When boiled down to its essence one realizes that this is really an issue of pride. Someone refuses to consider the reality that they may be mistaken, and another party refuses to be always ready to learn something new. Subsequently, we want to force the other party to “cooperate”, rather than humbly consider that the view we brought to this conversation may be in need of revision. Whether minor or significant, one won’t know until further reflection, and this can’t happen unless we’ve engaged in humble dialogue.
Here’s another idea. To some degree you just talk the way you talk; you are who you are. A few weeks ago my freshly 6- year-old daughter asked me what DNA was, and I found myself about to reply with an answer that most certainly would not have shed any light on the topic for her.

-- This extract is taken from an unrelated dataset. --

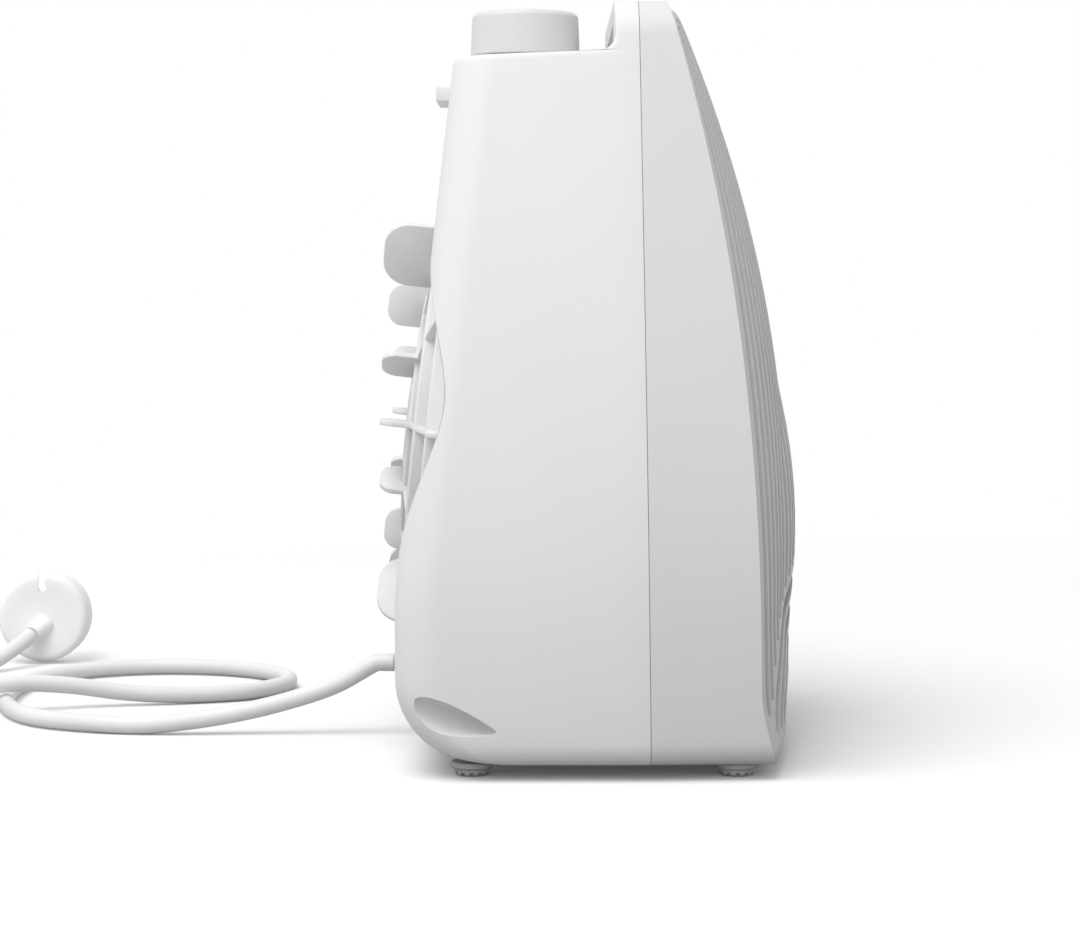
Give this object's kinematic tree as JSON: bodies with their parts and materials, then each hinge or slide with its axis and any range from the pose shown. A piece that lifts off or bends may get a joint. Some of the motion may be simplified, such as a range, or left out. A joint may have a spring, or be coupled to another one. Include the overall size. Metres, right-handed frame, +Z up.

However, I caught myself, tried to put myself in 6-year-old shoes and tried again. So being myself, I would have answered with another set of words she needed to have explained. Thinking of her, I was able to communicate in a way that had meaning for her, rather than meaning to me.
Perhaps it’s a silly example, and in some ways I’m making light of what in reality is a pretty significant issue. But, hopefully I’ve communicated in a way that may mean something to you. And, if not, well it’s the exercise that is the first step.